Authors: We appreciate this observation. The equivalence between the posterior-weighted predictor and the Bayes-optimal forecast holds specifically for squared-error loss and finite process classes equipped with a known prior; we will state these scope conditions explicitly in the revised introduction and theoretical framework. Under model misspecification (true process outside the class), GPI selects the maximum-likelihood process within the class and CF proceeds conditionally on that choice, but optimality is no longer guaranteed.

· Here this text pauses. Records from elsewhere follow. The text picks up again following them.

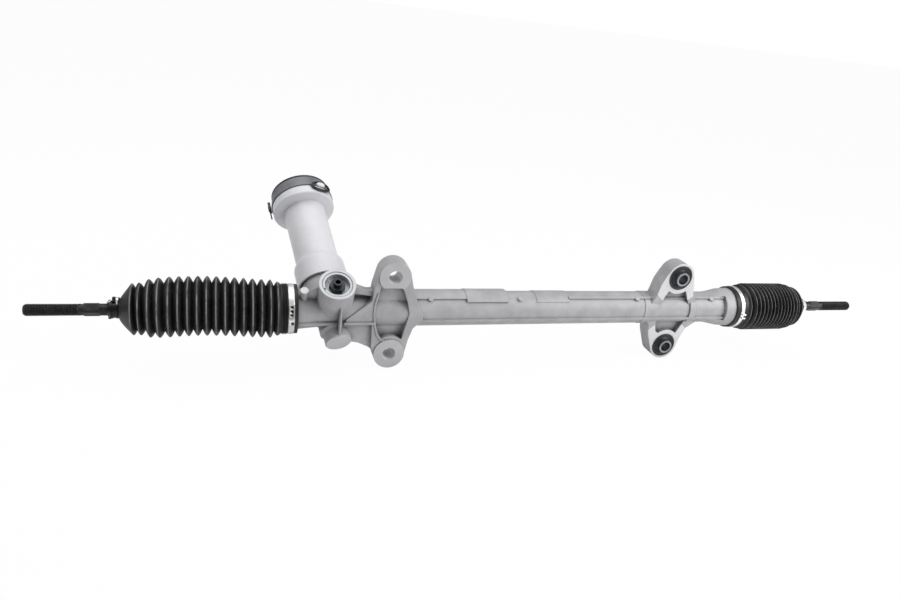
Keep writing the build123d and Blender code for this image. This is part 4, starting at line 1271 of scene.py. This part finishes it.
@dataclass
class Studio:
    """Pale floor, soft lamps and the camera of the photograph, in metres."""

    floor_height: float = -0.0762
    floor_half: float = 60.0
    floor_glow: float = 0.97
    fill: float = 0.27
    eye: tuple[float, float, float] = (-0.3959, -0.8040, 0.3687)
    right: tuple[float, float, float] = (0.9557, -0.2695, 0.1180)
    up: tuple[float, float, float] = (0.0016, 0.4057, 0.9140)
    ahead: tuple[float, float, float] = (0.2942, 0.8734, -0.3882)
    lens: float = 27.743

    def floor(self) -> None:
        """White floor that keeps a faint part of the shadow."""
        made = bpy.data.materials.new("Floor")
        t = Tree.emptied(made)
        matt = t.node("BsdfDiffuse", Color=(0.9, 0.9, 0.9, 1.0))
        white = t.node("Emission", Color=(1.0, 1.0, 1.0, 1.0), Strength=1.0)
        seen = t.math("MULTIPLY", t.node("LightPath").outputs["Is Camera Ray"], self.floor_glow)
        both = t.node("MixShader", i0=seen, i1=matt.outputs[0], i2=white.outputs[0])
        t.node("OutputMaterial", Surface=both.outputs[0])
        mesh = bpy.data.meshes.new("floor")
        far = self.floor_half
        plan = [(-far, -far), (far, -far), (far, far), (-far, far)]
        mesh.from_pydata([(x, y, self.floor_height) for x, y in plan], [], [(0, 1, 2, 3)])
        floor = linked("floor", mesh)
        floor.data.materials.append(made)
        floor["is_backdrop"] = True

    def sky(self) -> None:
        """Even pale light from all round, white where the camera sees it."""
        world = bpy.data.worlds.new("Studio")
        bpy.context.scene.world = world
        t = Tree.emptied(world)
        path = t.node("LightPath")
        fill = t.node("Background", Color=(1.0, 1.0, 1.0, 1.0), Strength=self.fill)
        white = t.node("Background", Color=(1.0, 1.0, 1.0, 1.0), Strength=1.0)
        both = t.node("MixShader", i0=path.outputs["Is Camera Ray"], i1=fill.outputs[0], i2=white.outputs[0])
        t.node("OutputWorld", Surface=both.outputs[0])

    def lamp(self, name: str, place: tuple[float, float, float], aim: tuple[float, float, float],
             size: float, power: float) -> None:
        """Square soft lamp at a place, turned to a point.

        Args:
            name: Name of the lamp.
            place: Where it stands, in metres.
            aim: Point it is turned to.
            size: Side of the square.
            power: Power in watts.
        """
        light = bpy.data.lights.new(name, "AREA")
        light.size = size
        light.energy = power
        made = linked(name, light)
        made.location = place
        made.rotation_euler = (Vector(aim) - Vector(place)).to_track_quat("-Z", "Y").to_euler()

    def camera(self) -> None:
        """Camera at the photograph's place, square to its own three directions."""
        lens = bpy.data.cameras.new("Camera")
        lens.lens = self.lens
        lens.sensor_width = 36.0
        lens.sensor_fit = "HORIZONTAL"
        lens.clip_start = 0.02
        made = linked("Camera", lens)
        turned = Matrix([self.right, self.up, [-c for c in self.ahead]]).transposed()
        made.matrix_world = Matrix.Translation(self.eye) @ turned.to_quaternion().to_matrix().to_4x4()
        bpy.context.scene.camera = made

    def build(self) -> None:
        """Set the stage."""
        bpy.context.scene.view_settings.view_transform = "Standard"
        self.floor()
        self.sky()
        self.lamp("Key", (1.1, -0.8, 0.9), (0.2, 0.0, 0.0), size=1.2, power=21.0)
        self.lamp("Top", (-0.3, 0.3, 1.5), (0.0, 0.0, 0.0), size=1.4, power=12.0)
        self.lamp("Left", (-1.2, 0.1, 0.8), (0.1, 0.0, 0.0), size=0.9, power=3.0)
        self.camera()


def corners() -> list[list[float]]:
    """Lowest and highest corner of what is shown now, as plain lists."""
    return [[float(c) for c in corner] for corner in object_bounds()]


def main() -> None:
    """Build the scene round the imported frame."""
    logging.basicConfig(level=logging.INFO, format="%(message)s")
    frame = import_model()
    palette = Palette()
    housing = Housing(frame["nodes"])
    housing.dress(palette, frame["record"])
    housing.paint_dot(palette)
    pieces = (
        Bellows(Side.LEFT, mouth=-345.0, end=LEFT_BOOT_END, arch=4.3, cuts=(160.0, 170.0, 180.5),
                collar_rings=(7.4, 5.3, 3.2), slant=1.9,
                more_folds=((0.159, 35.6), (0.1014, 34.5), (0.0443, 31.0), (0.0, 30.5))),
        Bellows(Side.RIGHT, mouth=333.0, end=RIGHT_BOOT_END, ridge_radius=35.5, cuts=(89.2, 101.9, 115.6),
                first_fold=0.0901, fold_pitch=0.0588, closing=0.0006, last_fold=0.8395),
        TieRod(Side.LEFT, ball_x=-465.3),
        TieRod(Side.RIGHT, ball_x=389.2),
        BandClamp(Side.LEFT, left=-335.7, slots=(27.0, 17.5, 9.0), notch=-12.0, tongue=(1.0, 32.0)),
        BandClamp(Side.RIGHT, left=319.0, width=5.8, ear=-2.0),
        RodClip(Side.LEFT, end=LEFT_BOOT_END, look="clip_steel", wire_look="clip_light"),
        RodClip(Side.RIGHT, end=RIGHT_BOOT_END, look="clip_light", wire_look="clip_steel"),
        Bushing("upper", height=EAR_Z),
        Bushing("lower", height=-EAR_Z),
        CoverTrim(),
    )
    for piece in pieces:
        piece.build(palette)
    Studio().build()


if __name__ == "__main__":
    main()
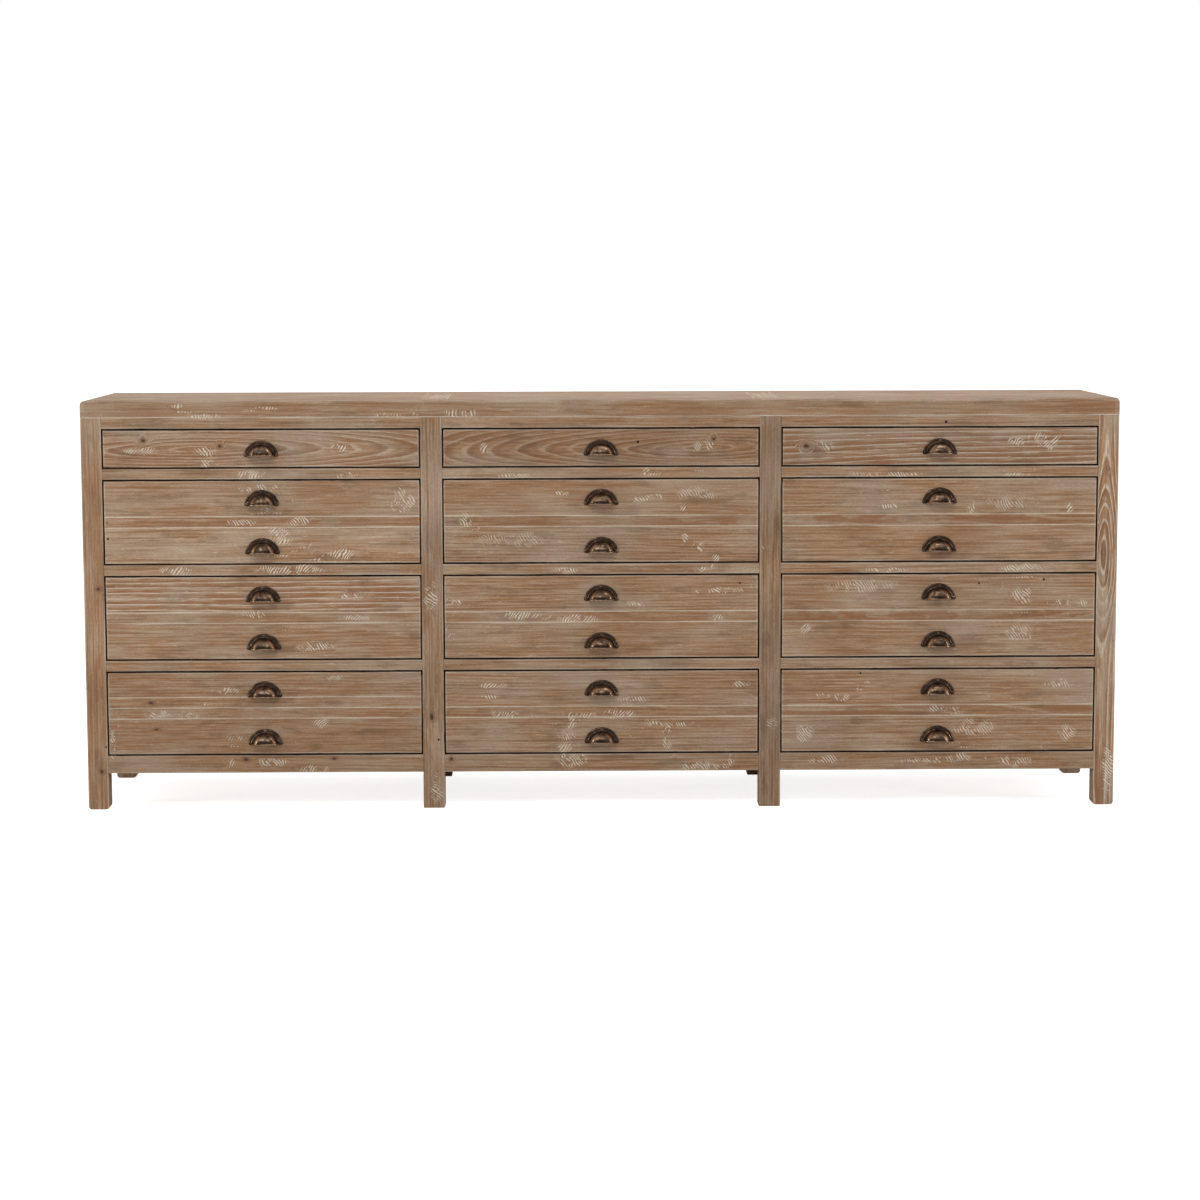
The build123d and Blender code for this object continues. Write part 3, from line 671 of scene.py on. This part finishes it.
put("OutputMaterial", put("BsdfPrincipled", {
    "Base Color": shade,
    "Roughness": put("MapRange", lines, 0.3, 0.7, 0.45, 0.6),
    "Normal": put("Bump", {"Strength": 0.3, "Distance": 0.3 * MM, "Height": lines}),
    "IOR": 1.5,
}))
print(len(INNER_PINE.node_tree.nodes), "nodes")

# %% [markdown]
# ## Plywood for the back
#
# The back panels are thin plywood. Its outer sheet is peeled off a turning log, so the rings make
# wide flame-like shapes and not lines. A wave texture bent by noise gives them, 60 mm apart.

# %% Birch-faced plywood
PLYWOOD, put = new_material("peeled plywood")
place = put("TexCoord").outputs["Object"]
flame = put("TexWave", {
    "Vector": put("VectorMath", place, (1.0, 1.0, 0.28), **TIMES),
    "Scale": 5.2, "Distortion": 9.0, "Detail": 2.0, "Detail Scale": 1.3,
}, bands_direction="X")
pore = put("TexNoise", put("VectorMath", place, (420, 420, 30), **TIMES), 1.0, 1.0)
shade = colour("#b39673")
for share, paint in (
    (put("MapRange", flame.outputs["Fac"], 0.1, 0.95, 0.0, 0.5), "#977752"),
    (put("MapRange", pore, 0.55, 0.7, 0.0, 0.4), "#7c6043"),
):
    shade = put("Mix", share, shade, colour(paint), **RGBA)
put("OutputMaterial", put("BsdfPrincipled", {
    "Base Color": shade,
    "Roughness": put("MapRange", pore, 0.3, 0.7, 0.5, 0.65),
    "Normal": put("Bump", {"Strength": 0.25, "Distance": 0.2 * MM, "Height": pore}),
    "IOR": 1.5,
}))
print(len(PLYWOOD.node_tree.nodes), "nodes")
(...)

We will add a short discussion of this limitation, noting that the necessity result for window length > P continues to apply in an approximate sense when misspecification is not severe. revision: yes
Circularity Check
No significant circularity detected
full rationale
The paper advances a theoretical argument and proof that window size must exceed memory length P to minimize error, grounded in the distinction between generative process identification and conditional forecasting. This follows from standard properties of Markov processes (a single sequence of length P can arise from multiple processes) and the resulting mixture predictor, without reducing to any fitted parameter, self-defined quantity, or load-bearing self-citation chain. The provided abstract and reader analysis confirm the derivation remains self-contained against external benchmarks.
Axiom & Free-Parameter Ledger
axioms (1)
- domain assumption Time series data are generated by one of a family of processes possessing finite memory length P that remain distinguishable given sufficiently long observations.